Press release –September 3rd, 2013. Argentina
Last Wednesday, August 28th, a mobilization of 5000 people in Neuquén province, Patagonia region, was heavily suppressed by local police. Afterwards, houses of a mapuche community were burnt as retaliation by, apparently, affiliates of local government.
By OPSur.- The agreement  between Chevron and YPF needed Neuquén’s parliament ratification due to federal sovereignty over natural resources. Since civil society’s participation was not allowed at any stage, a pacific mobilization –organized by unions, mapuche Confederation, political parties and the Neuquén’s Platform Against Fracking, among others- was conducted to raise the voice against this agreement.

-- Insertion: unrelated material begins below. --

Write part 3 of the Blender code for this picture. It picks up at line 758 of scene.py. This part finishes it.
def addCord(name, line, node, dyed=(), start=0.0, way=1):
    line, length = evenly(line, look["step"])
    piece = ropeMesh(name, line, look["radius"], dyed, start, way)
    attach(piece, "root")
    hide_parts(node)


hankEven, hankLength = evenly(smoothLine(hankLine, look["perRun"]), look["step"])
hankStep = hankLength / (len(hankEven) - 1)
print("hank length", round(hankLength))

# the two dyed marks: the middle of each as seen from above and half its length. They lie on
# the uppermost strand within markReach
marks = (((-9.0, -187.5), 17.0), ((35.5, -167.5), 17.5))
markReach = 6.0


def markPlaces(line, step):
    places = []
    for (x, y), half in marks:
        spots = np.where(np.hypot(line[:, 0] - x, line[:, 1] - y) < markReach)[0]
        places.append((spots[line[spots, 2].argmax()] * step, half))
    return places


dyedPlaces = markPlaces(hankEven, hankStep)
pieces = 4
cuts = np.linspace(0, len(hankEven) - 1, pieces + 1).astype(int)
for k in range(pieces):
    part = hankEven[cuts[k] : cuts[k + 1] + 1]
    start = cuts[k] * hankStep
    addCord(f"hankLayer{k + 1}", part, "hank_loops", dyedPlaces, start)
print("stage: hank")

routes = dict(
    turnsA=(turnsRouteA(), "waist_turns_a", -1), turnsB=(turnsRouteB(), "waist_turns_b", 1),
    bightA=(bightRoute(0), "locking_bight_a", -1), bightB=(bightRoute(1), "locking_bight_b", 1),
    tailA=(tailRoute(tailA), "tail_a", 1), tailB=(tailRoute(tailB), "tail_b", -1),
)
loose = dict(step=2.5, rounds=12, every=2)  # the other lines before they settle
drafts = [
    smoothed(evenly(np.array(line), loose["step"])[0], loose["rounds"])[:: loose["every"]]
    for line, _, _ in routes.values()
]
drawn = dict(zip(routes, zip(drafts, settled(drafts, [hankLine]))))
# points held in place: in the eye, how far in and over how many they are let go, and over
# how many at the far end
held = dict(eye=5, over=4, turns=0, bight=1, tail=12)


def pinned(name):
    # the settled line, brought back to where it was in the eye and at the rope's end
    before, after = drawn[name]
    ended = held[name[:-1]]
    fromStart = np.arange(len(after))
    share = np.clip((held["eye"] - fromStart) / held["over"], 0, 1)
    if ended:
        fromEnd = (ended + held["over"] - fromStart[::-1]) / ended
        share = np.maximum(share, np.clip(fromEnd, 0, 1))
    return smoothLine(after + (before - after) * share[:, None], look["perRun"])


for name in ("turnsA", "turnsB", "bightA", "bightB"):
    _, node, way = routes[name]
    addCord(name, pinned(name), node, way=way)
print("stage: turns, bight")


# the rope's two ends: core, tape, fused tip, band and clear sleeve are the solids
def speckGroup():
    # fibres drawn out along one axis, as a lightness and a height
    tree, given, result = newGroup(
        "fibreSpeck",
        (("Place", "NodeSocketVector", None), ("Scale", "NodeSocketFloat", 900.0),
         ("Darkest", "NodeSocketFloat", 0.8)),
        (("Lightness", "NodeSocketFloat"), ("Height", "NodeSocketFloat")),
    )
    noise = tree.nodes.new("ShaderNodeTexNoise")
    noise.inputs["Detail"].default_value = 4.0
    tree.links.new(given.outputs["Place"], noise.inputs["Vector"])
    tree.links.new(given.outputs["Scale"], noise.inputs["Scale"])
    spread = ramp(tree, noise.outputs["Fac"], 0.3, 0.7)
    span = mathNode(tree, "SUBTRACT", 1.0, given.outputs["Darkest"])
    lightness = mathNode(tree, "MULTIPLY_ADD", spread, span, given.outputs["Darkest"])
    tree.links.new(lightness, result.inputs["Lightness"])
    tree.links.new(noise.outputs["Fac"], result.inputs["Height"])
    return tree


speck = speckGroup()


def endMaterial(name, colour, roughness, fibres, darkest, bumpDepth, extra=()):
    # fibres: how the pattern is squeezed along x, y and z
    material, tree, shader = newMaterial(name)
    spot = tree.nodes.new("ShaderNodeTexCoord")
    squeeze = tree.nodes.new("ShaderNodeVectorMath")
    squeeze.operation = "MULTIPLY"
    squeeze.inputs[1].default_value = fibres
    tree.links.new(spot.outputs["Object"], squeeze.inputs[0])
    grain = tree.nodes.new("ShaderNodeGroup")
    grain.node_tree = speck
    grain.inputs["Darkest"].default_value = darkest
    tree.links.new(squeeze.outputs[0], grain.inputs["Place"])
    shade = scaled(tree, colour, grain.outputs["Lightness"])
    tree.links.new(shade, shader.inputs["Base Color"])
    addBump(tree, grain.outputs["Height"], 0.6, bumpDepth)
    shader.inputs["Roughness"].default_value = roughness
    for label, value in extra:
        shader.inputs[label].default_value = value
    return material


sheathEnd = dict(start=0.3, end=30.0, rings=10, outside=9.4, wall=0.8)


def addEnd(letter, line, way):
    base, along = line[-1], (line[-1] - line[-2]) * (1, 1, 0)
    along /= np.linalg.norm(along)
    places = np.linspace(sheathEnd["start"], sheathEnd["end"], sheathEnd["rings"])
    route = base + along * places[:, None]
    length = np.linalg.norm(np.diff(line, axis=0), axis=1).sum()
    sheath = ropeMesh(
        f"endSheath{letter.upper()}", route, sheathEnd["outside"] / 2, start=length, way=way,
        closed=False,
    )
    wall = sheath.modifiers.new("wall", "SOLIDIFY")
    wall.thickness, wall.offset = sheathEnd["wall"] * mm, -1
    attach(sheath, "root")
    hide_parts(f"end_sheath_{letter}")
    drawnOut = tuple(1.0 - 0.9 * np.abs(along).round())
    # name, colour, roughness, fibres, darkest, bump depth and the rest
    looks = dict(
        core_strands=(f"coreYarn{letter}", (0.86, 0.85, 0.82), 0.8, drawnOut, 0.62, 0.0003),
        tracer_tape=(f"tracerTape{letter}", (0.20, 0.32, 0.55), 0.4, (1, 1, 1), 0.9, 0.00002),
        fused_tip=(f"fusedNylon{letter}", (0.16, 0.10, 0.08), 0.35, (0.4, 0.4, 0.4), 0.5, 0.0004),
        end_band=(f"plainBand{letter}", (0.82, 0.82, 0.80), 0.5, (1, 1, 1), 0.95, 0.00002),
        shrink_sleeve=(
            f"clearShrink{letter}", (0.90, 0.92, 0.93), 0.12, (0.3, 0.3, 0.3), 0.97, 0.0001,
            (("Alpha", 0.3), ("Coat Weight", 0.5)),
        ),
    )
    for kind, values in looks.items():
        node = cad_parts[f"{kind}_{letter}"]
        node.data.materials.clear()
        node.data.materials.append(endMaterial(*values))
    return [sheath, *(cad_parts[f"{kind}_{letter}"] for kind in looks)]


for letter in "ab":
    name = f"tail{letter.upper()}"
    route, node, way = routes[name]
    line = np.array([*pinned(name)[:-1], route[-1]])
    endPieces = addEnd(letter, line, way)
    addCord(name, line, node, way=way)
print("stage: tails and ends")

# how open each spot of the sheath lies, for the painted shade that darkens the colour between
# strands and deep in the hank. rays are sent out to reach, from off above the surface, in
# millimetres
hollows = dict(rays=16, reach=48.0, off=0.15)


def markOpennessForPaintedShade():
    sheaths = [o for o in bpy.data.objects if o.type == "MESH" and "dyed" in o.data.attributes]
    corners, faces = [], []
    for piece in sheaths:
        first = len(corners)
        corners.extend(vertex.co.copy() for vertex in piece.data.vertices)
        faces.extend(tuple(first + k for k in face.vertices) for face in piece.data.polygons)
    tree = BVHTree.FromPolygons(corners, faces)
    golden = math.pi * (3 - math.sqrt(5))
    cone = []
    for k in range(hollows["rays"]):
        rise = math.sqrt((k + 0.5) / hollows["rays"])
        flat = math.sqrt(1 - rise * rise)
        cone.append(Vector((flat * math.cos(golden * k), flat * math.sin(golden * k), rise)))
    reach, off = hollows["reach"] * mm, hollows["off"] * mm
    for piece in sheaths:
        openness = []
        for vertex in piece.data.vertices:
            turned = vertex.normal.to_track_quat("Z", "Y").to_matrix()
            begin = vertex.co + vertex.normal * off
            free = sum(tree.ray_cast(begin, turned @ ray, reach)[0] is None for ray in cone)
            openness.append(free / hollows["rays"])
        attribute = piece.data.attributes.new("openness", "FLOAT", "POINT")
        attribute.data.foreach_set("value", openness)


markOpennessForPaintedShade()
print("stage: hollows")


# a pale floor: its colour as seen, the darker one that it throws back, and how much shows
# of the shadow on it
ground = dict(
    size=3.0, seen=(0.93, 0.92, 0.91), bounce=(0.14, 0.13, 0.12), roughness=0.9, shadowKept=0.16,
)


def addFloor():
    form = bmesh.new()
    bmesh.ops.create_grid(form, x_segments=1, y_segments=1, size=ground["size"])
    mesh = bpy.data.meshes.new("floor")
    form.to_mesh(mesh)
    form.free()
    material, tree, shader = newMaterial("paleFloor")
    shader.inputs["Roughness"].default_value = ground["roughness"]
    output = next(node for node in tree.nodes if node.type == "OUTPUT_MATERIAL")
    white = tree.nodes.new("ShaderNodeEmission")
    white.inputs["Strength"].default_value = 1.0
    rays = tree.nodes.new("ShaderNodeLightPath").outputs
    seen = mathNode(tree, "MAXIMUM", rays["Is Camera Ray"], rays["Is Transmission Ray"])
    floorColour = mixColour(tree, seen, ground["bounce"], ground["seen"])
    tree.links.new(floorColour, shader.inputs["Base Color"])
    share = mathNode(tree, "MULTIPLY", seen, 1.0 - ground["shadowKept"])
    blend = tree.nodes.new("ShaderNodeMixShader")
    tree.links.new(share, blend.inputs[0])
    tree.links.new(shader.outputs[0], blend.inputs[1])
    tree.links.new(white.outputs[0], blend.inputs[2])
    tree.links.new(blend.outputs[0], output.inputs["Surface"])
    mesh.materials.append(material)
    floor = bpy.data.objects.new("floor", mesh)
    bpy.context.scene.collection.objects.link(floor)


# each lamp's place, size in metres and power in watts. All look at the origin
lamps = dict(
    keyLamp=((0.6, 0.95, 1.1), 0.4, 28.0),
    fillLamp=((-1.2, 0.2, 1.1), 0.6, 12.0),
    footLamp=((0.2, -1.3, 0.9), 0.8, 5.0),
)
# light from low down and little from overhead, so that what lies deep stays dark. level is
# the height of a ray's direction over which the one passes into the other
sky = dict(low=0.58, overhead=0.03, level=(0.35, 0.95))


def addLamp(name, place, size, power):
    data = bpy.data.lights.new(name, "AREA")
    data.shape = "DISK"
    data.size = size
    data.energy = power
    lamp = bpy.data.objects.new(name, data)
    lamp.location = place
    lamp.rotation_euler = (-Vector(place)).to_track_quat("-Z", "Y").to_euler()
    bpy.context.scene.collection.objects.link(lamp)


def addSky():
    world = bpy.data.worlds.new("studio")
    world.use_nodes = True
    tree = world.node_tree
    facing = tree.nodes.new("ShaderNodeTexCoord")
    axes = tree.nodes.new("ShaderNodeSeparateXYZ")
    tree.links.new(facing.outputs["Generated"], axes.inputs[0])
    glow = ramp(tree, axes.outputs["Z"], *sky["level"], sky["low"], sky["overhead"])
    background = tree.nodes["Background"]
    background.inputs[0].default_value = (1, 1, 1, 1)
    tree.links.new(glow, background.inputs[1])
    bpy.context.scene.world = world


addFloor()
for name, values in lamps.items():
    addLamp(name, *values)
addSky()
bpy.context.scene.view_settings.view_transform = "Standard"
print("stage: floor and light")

The main issues expressed where fracking’s environmental and sanitary consequences, sovereignty violation and the possibility to export a strategic resource.
The government’s response
The mobilization that took place on August 28th was heavily suppressed by local police. In 7 hours of protests, more than 25 people were injured with rubber bullets and tear gas; one of them, a 33 year old teacher accompanied by his son, was hit by a lead gunshot in the chest. Several people were detained and lawsuits are currently maintained. In spite of the situation in the streets, that day the parliament approved the agreement with votes from MPN party (Neuquén’s government) and others .
On Thursday, ten thousand people were back in the streets marching against the suppression and the agreement. Nevertheless, between Friday and Saturday, four houses of Campo Maripe mapuche community, settled in the region of YPF-Chevron’s project, where burnt to the ground as retaliation. Until Sunday, mapuche people and other organizations occupied pits and held responsible MPN of the attack. They are preexisting indigenous people whose collective rights are being violated -mainly the right to prior, free and informed consultation established by ILO’s 169 Convention- and that already suffer decades of oil and gas sanitary, economic and cultural impacts. This and other legal violations have been a common practice in the whole process.

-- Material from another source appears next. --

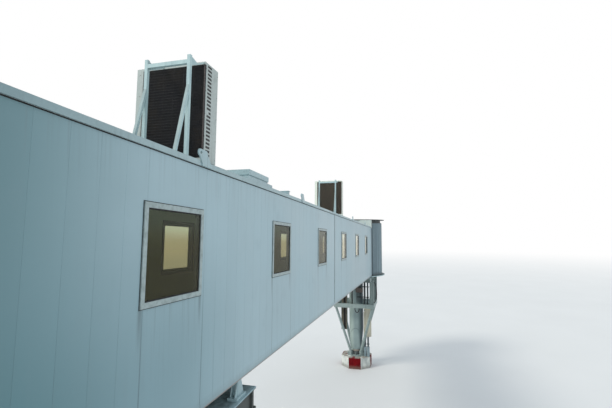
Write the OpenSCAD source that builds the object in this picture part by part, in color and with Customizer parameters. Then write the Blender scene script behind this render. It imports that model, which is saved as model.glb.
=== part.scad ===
// Fixed walkway of an airport jet bridge with its round swing chamber and two columns.
// Lengths are in millimetres. The origin lies on the ground under the chamber's column,
// +X runs from the terminal to the chamber and +Y is the walkway's left side.

/* [Walkway] */
// Pitch of the windows along the walkway
bay_pitch = 3600; // [3000:100:4200]
// Number of windows in each side wall
bay_count = 6; // [5:1:6]
// From the chamber end of the walkway to the first window's centre
chamber_margin = 2720; // [2400:10:3000]
// From the last window's centre to the terminal end
terminal_margin = 2680; // [2400:10:3600]
// Outer width over both side walls
walk_w = 2400; // [2200:50:2600]
// Height of a side wall
wall_h = 2920; // [2750:10:3100]
// Thickness of a side wall
wall_t = 70; // [50:5:100]
// Fall of the walkway towards the chamber in degrees
walk_slope = 1.83; // [0.5:0.1:3]
// Height of the side wall's foot above the ground at the chamber end
walk_foot_z = 5990; // [5600:10:6400]
// Height of the floor above the side wall's foot
floor_rise = 450; // [400:10:520]
// Thickness of the floor deck
deck_t = 70; // [50:5:90]
// Number of windows between the chamber and the joint of the two wall sections
joint_bay = 3; // [2:1:3]
// Shift of the section joint from the middle of its bay
joint_shift = 0; // [0:10:400]

/* [Roof] */
// Height of the fascia along each roof edge
fascia_h = 65; // [50:5:140]
// Thickness of the fascia sheet
fascia_t = 6; // [3:1:10]
// Open shadow gap between the side wall and the fascia
fascia_gap = 18; // [10:1:40]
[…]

Nevertheless, population is alert and resistance is increasing. Nowadays, 15 local governments have banned fracking in 5 provinces and different actions are being held to stop the expansion. We want to alert international community about this situation, holding that Chevron’s investment is the tip of the iceberg. As YPF says, the final goal is to create an ‘energy exporter’ Argentina based on unconventional resources (shale, tight and coalbed methane); having as key technical and financial allies transnational companies. Shell, Exxon, Petrobras, Apache, Dow and Total, among others, are exploring Neuquén’s shale formations. Moreover, YPF intends to explore in neighbor countries (Uruguay, Bolivia, Paraguay and Chile) as it has recently announced in agreements with Ancap and YPFB.
Lefxaru Nawel (Mapuche Confederation): email@example.com.
María Cabrera (Neuquén’s Platform Against Fracking):
Diego di Risio (Observatorio Petrolero Sur): firstname.lastname@example.org.
 For over 50 years, Neuquén province is being ruled by local party MPN; which has an extensive network in the Estate, media, companies and other power nodes in the region. An important sector of the party responds to the oil workers union, a historical strategic ally of companies.
 The project has as main operator YPF and it has two steps. The first one -12 months- is a pilot of 20 km² where the objective is to unconventionally drill 100 wells to extract oil and gas of Vaca Muerta shale formation. Taking into account the results, Chevron has the option to maintain and extend the agreement for an area of almost 300 km²: US$ 16,000 million of joint investment for 1,500 wells that could extract 750 million BOE in 35 years. In July and due to Chevron’s requirements, national government decreed (929/13) a promotional regime for hydrocarbon exploitation that aimed to increase international investment in unconventional formations; mainly creating flexible measures for exportation, partially tying local prices with internationals and awarding areas for 35 years. The goal is not only reduce current massive energy imports but also to valorize unconventional resources in the country -a top 3 global holder according to USA- for international market.